◆ Work to be completed ◆
What do the lines from the top of the data through the line with "knuckle_h = (hinge_h - 2 * knuckle_gap) / 3;" say? Quote them exactly and include both ends.

begin Data lines

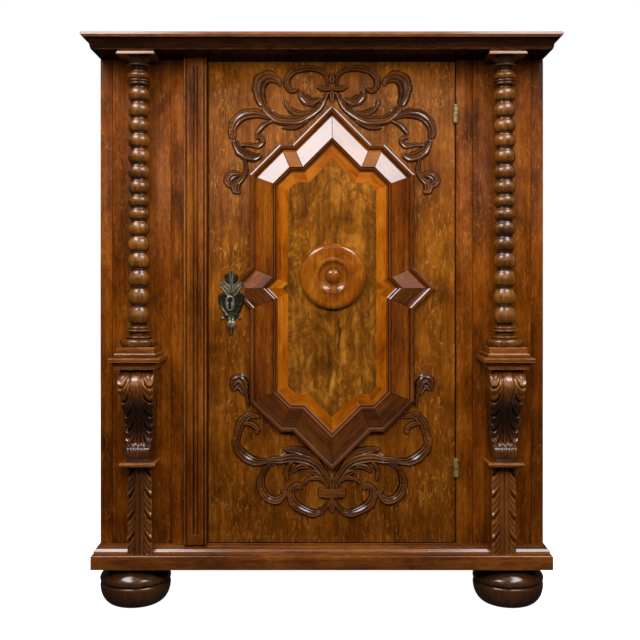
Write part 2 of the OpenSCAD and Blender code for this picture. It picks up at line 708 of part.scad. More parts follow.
module fluted_strip() color(wood_light) {
    x0 = open_l - strip_w;
    mid = open_l - strip_w / 2;
    bead = 4.5;
    quirk = 1.5;
    low = strip_t - 4;
    reed_r = 3.2;
    half_section = [[0, 0], [0, low], [0.6, strip_t - 1.4], [2, strip_t], [bead - 1.5, strip_t],
        [bead, strip_t - 1.5], [bead, low], [bead + quirk, low], [bead + quirk, strip_t - 2],
        [bead + quirk + 1.5, strip_t - 0.5]];
    n = len(half_section);
    difference() {
        along_z(concat([for (q = half_section) [x0 + q[0], q[1]]],
                       [for (i = [n - 1:-1:0]) [open_l - half_section[i][0], half_section[i][1]]]),
                floor_z, soffit_z);
        block(mid - strip_channel_w / 2, mid + strip_channel_w / 2, low - 2, strip_t + 1,
              floor_z + strip_stop, soffit_z - strip_stop);
    }
    translate([mid, front_y - low + 2, floor_z + strip_stop])
        cylinder(h = soffit_z - floor_z - 2 * strip_stop, r = reed_r);
}

// Hinges
hinge_places = [door_z0 + hinge_low_in, door_z1 - hinge_top_in];
knuckle_h = (hinge_h - 2 * knuckle_gap) / 3;

// Screws of one leaf: side is 1 in the cabinet and -1 in the door; grow adds clearance
module leaf_screws(z, side, grow = 0) {
    face = side > 0 ? open_r : door_r;
    for (i = [-1, 1])
        translate([face, front_y + leaf_l / 2 + 2 * i, z + i * screw_pitch]) rotate([0, 90 * side, 0])
            rotate_extrude($fn = 32) polygon([[0, 0], [screw_head_d / 2 + grow, 0],
                [screw_d / 2 + grow, leaf_t], [screw_d / 2 + grow, screw_l - 3 + grow],
                [0, screw_l + 2 * grow]]);
}

module leaf(z, side) {
    x0 = side > 0 ? open_r : door_r - leaf_t;
    difference() {
        union() {
            block(x0, x0 + leaf_t, -leaf_l, 0, z - hinge_h / 2, z + hinge_h / 2);
            for (k = side > 0 ? [0, 2] : [1]) {
                zk = z - hinge_h / 2 + k * (knuckle_h + knuckle_gap);
                translate([axis_x, front_y - axis_p, zk]) cylinder(h = knuckle_h, d = knuckle_d);
                block(x0, x0 + leaf_t, -1, axis_p - pin_d / 2 - 0.5, zk, zk + knuckle_h);
            }
        }
        translate([axis_x, front_y - axis_p, z - hinge_h])
            cylinder(h = 2 * hinge_h, d = pin_d + 2 * pin_gap);
        leaf_screws(z, side, pin_gap);
    }
}

module hinge_frame_leaves() color("#8a7a45") for (z = hinge_places) leaf(z, 1);
module hinge_door_leaves() color("#8a7a45") for (z = hinge_places) leaf(z, -1);
module hinge_screws_frame() color("#9a8a55") for (z = hinge_places) leaf_screws(z, 1);
module hinge_screws_door() color("#9a8a55") for (z = hinge_places) leaf_screws(z, -1);

cap_h = 2.5;
module hinge_pins() color("#8a7a45") {
    cap_r = knuckle_d / 2 - 1;
    plain = [[0, 0], [cap_r, 0], [cap_r, cap_h - 0.8], [cap_r - 0.8, cap_h], [0, cap_h]];
    for (z = hinge_places) for (end = [-1, 1])
        translate([axis_x, front_y - axis_p, z + end * hinge_h / 2])
            rotate([end > 0 ? 0 : 180, 0, 0]) rotate_extrude() polygon(plain);
    for (z = hinge_places)
        translate([axis_x, front_y - axis_p, z - hinge_h / 2]) cylinder(h = hinge_h, d = pin_d);
}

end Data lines

◆ Task result ◆
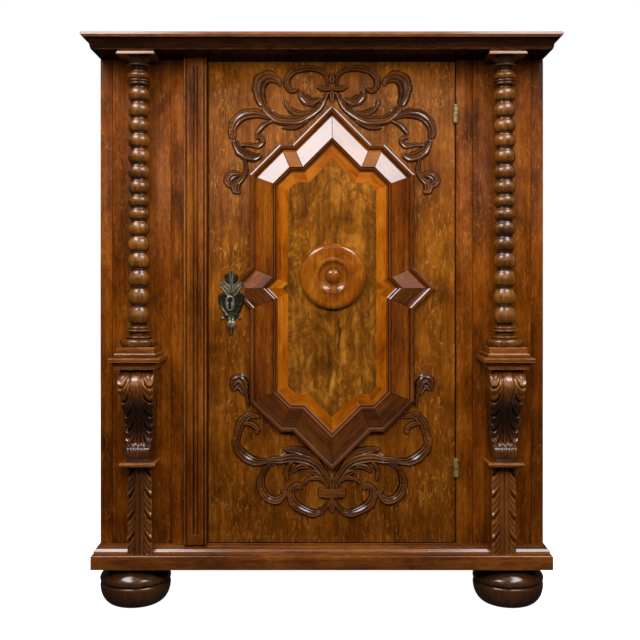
Write part 2 of the OpenSCAD and Blender code for this picture. It picks up at line 708 of part.scad. More parts follow.
module fluted_strip() color(wood_light) {
    x0 = open_l - strip_w;
    mid = open_l - strip_w / 2;
    bead = 4.5;
    quirk = 1.5;
    low = strip_t - 4;
    reed_r = 3.2;
    half_section = [[0, 0], [0, low], [0.6, strip_t - 1.4], [2, strip_t], [bead - 1.5, strip_t],
        [bead, strip_t - 1.5], [bead, low], [bead + quirk, low], [bead + quirk, strip_t - 2],
        [bead + quirk + 1.5, strip_t - 0.5]];
    n = len(half_section);
    difference() {
        along_z(concat([for (q = half_section) [x0 + q[0], q[1]]],
                       [for (i = [n - 1:-1:0]) [open_l - half_section[i][0], half_section[i][1]]]),
                floor_z, soffit_z);
        block(mid - strip_channel_w / 2, mid + strip_channel_w / 2, low - 2, strip_t + 1,
              floor_z + strip_stop, soffit_z - strip_stop);
    }
    translate([mid, front_y - low + 2, floor_z + strip_stop])
        cylinder(h = soffit_z - floor_z - 2 * strip_stop, r = reed_r);
}

// Hinges
hinge_places = [door_z0 + hinge_low_in, door_z1 - hinge_top_in];
knuckle_h = (hinge_h - 2 * knuckle_gap) / 3;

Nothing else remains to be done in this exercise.